Novell reported its fourth quarter results and its Linux business continues to post strong growth. However, the growth characteristics are changing.

Novell reported its fourth quarter results and its Linux business continues to post strong growth. However, the growth characteristics are changing. What used to be Microsoft-fueled growth--courtesy of an interoperability and cross-selling arrangement--is now broadening via other partnerships with companies like SAP, Dell and Lenovo.

Putting a hard number on what was dubbed a Microsoft halo effect is difficult. But Novell CEO Ronald Hovsepian touched on it during the company's conference call with analysts Wednesday:

It’s very difficult to decipher the overall halo that Microsoft has. I will tell you the other relationships, like the SAP one that I had indicated in our early rollout, we saw some up-tick there and I am tracking the Lenovo and the Dell numbers. I’m just not sharing those in public but I have looked at them and those things are directionally correct in terms of where we want to see the relationship go.

That comment followed up on more color on Novell's SUSE pact with SAP earlier in the call.
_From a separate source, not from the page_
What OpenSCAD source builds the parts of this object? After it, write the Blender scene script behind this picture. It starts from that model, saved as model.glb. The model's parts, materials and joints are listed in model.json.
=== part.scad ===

Hovsepian said that SAP's selection of Novell as its preferred Linux provider has landed 15 customers who have upgraded to SUSE Linux.

Add that deal in with preloaded SUSE pacts with Dell and Lenovo and Novell has diversified amid its Microsoft deal. It's safe to say that none of those deals would have worked without Microsoft paving the way.
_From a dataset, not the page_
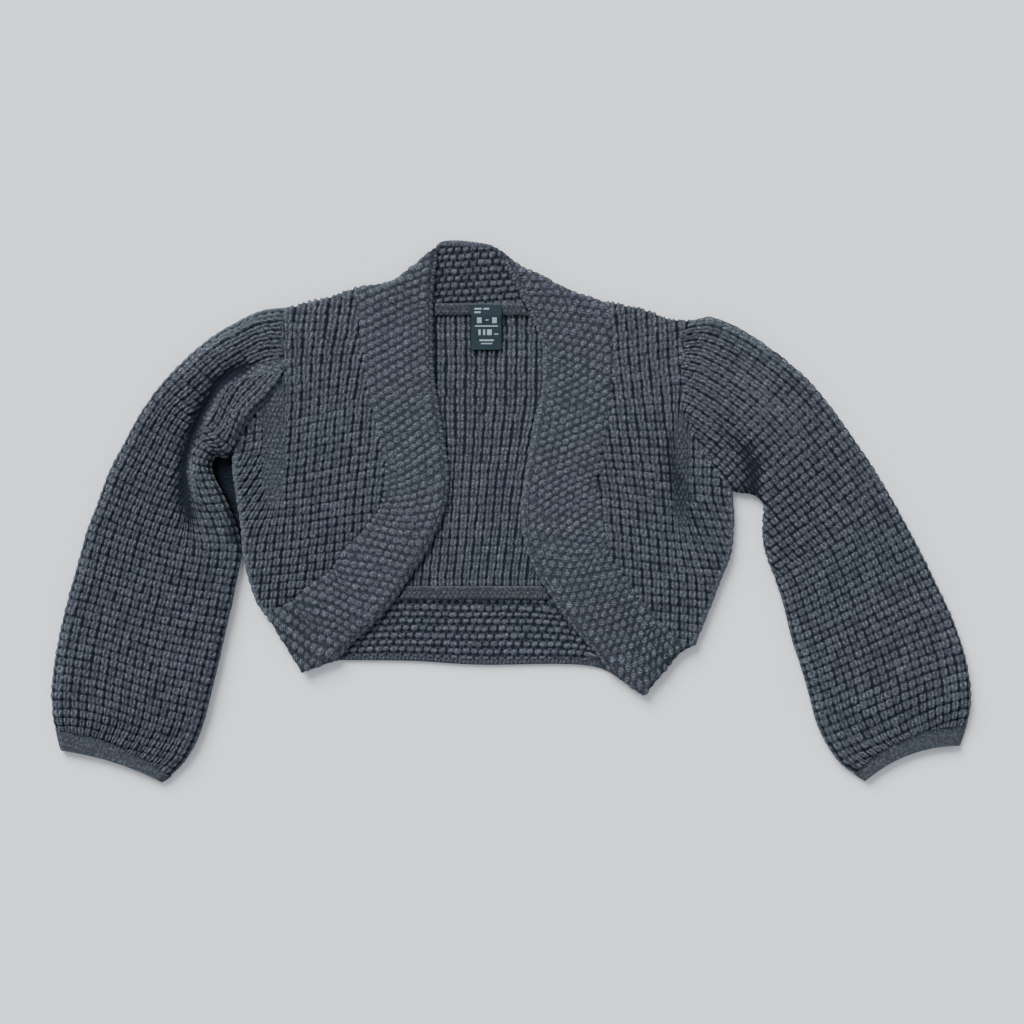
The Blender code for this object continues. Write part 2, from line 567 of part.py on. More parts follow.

To be sure, Novell is still dependent on Microsoft. A year into Novell's five-year agreement with Microsoft, the company has invoiced more than half of the $240 million deal. Novell has added 4,700 customers in the last year. For the fourth quarter, Novell reported Linux product revenue of $22 million, up 69 percent from a year ago.

Despite that Linux momentum Novell remains a work in progress. It is trying to transform into a pure play software company, cut expenses on back office expenses and be more efficient with its research and development. For now it's a "show me" company. And Novell's outlook was soft as the company changes its product mix.

A few key numbers to gauge Novell:

  • The company reported a net loss of $17.9 million, or 5 cents a share, on revenue of $244 million. Based on Novell's continuing operations--it sold a consulting business--the company lost 3 cents a share. Total product revenue was up 10 percent from a year ago. Excluding various items, Novell reported earnings of $20 million, or 6 cents a share. Those results were ahead of Wall Street estimates of 4 cents a share, according to Thomson Financial.
  • Novell had $1.9 billion in cash as of Oct. 31.
  • The company also said its fiscal 2008 revenue will be between $920 million and $945 million, which was lower than expectations.